• [WHAT YOU SHOULD DO] What is the number of lines that include the word "into"? Provide only that figure.

○ ○ ○ ○ ○ ○ ○

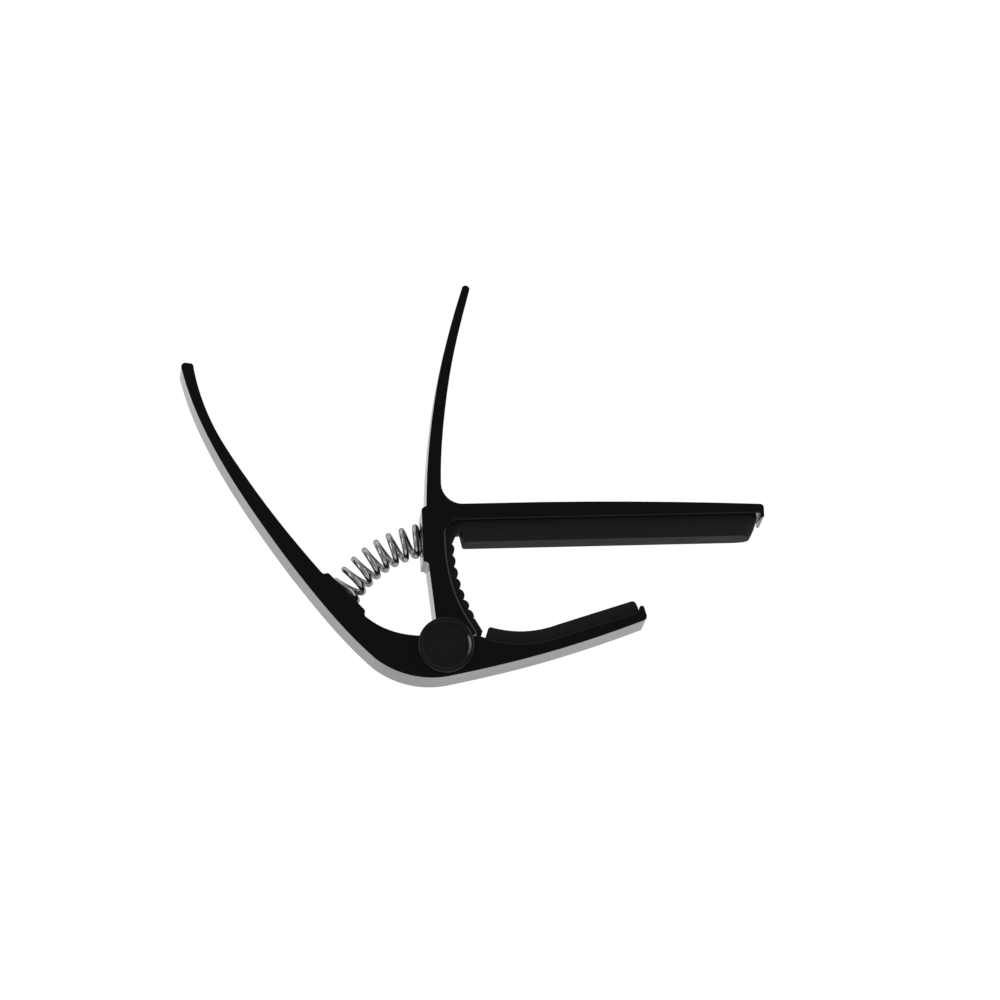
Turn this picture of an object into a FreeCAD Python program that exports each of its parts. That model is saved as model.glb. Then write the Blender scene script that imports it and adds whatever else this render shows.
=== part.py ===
import FreeCAD, Part
import math
import os

# Spring-loaded trigger capo, lying on its side. The origin is on the hinge line
# in the lower side face. X runs along the fret bar towards its free end, Y runs
# from the hinge towards the squeeze handles, and Z is the width of the arms.
# Sizes are millimetres.

Vector = FreeCAD.Vector

# Arms
WIDTH = 12.0
BAR_WALL_START = 3.6
BAR_WALL_Y = 25.5
LIP_INNER_X = 64.15
BAR_END_X = 64.88
JAW_LIP_FOOT = (38.98, 6.52)
WALL_CHAMFER = 0.3
WALL_CHAMFER_DEPTH = 0.2
EDGE_ROUND = 0.12
ON_FACE = 0.001
ON_WALL = 0.002
BOSS_REACH = 7.2
HOLLOW_START_X = -13.0
HOLLOW_END_X = -4.0
TIP_START_X = 38.0

# Rubber pads, narrower than the arms and keyed into them. Each tooth on the leg
# is a curve through a shoulder and a crown, given along and out from its base line.
PAD_RECESS = 1.8
PAD_EDGE = 0.12
PAD_SIDE_REACH = 0.1
PAD_END_RADIUS = 2.6
RIB_HEIGHT = 0.7
RIB_WIDTH = 3.0
RIB_INSET = 4.0
FRET_FACE_Y = 21.27
FRET_FACE_START = Vector(4.75, FRET_FACE_Y, 0)
FRET_FACE_END = Vector(62.15, FRET_FACE_Y, 0)
FRET_PAD_END_X = 61.9
TOOTH_SHOULDER = (0.13, 0.46)
TOOTH_CROWN = (0.44, 0.76)

# Hinge, from the fret arm's tongue outwards
EAR_RADIUS = 5.2
EAR_THICKNESS = 3.0
SLOT_RADIUS = 4.9
LEG_END_RADIUS = 5.55
TONGUE_RADIUS = 4.6
WASHER_THICKNESS = 0.5
WASHER_RADIUS = 4.4
PIN_RADIUS = 2.0
RUNNING_GAP = 0.05
BUSH_RADIUS = 3.0
HEAD_RADIUS = 3.6
SCREW_RADIUS = 1.25
HEX_ACROSS_FLATS = 2.5
STOP_CORNER = (6.32, 2.36)
STOP_ANGLE = 17.5
JAW_SHOULDER = (6.2, 1.98)
SHOULDER_ANGLE = 14.8
SHOULDER_INSET = 0.4
LEG_END_ANGLE = 109.3
TONGUE_NECK_RADIUS = 6.4
TONGUE_NECK_END = 104.0
TONGUE_NECK_INSET = 5.0
SLOT_REACH = 8.0
SLOT_START_ANGLE = 18.0
SLOT_END_ANGLE = 152.0
HEAD_RECESS = 0.4
HEAD_THICKNESS = 1.0
THREAD_CLEARANCE = 0.1
BARREL_FLOOR = 2.2
SOCKET_DEPTH = 0.8
SCREW_END = 8.5
SCREW_HEAD_RADIUS = 3.25
SCREW_ACROSS_FLATS = 1.5
SCREW_SOCKET_DEPTH = 0.6

# Round caps over the hinge
CAP_RADIUS = 5.66
CAP_HEIGHT = 1.0
CAP_EDGE = 0.35
CAP_BASE = 0.25
DISC_RADIUS = 4.55
DISC_THICKNESS = 0.25
RIM_BEVEL_WIDTH = 0.5
RIM_BEVEL_DEPTH = 0.25
REAR_CAP_RADIUS = 4.2
REAR_CAP_THICKNESS = 0.6
REAR_BORE_DEPTH = 1.9
REAR_HEAD_TOP = 1.5

# Spring between the two arms. Its active turns follow an arc, and its closed
# end turns lie flat in a round pocket in each arm.
WIRE_RADIUS = 0.6
COIL_RADIUS = 2.85
SPRING_CENTRE = Vector(-0.29, 0.03, WIDTH / 2)
SPRING_ARC_RADIUS = 22.8
FIRST_TURN_ANGLE = 100.75
TURN_ANGLE = 6.343
ACTIVE_TURNS = 8
CLOSED_PITCH = 1.3
POCKET_RADIUS = 3.6
LEG_SEAT_X = -4.0
LEG_POCKET_Y = 22.5
LEG_POCKET_DEPTH = 2.4
LEG_END_INSET = 0.15
LEVER_TIP = (-51.38, 57.8)
LEVER_SEAT_TOP = Vector(-22.9, 15.12, 0)
LEVER_SEAT_FOOT = Vector(-16.2, 7.8, 0)
LEVER_POCKET_SHIFT = -0.42
LEVER_POCKET_DEPTH = 2.5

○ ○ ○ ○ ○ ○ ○

• [ANSWER TO THIS TASK] 2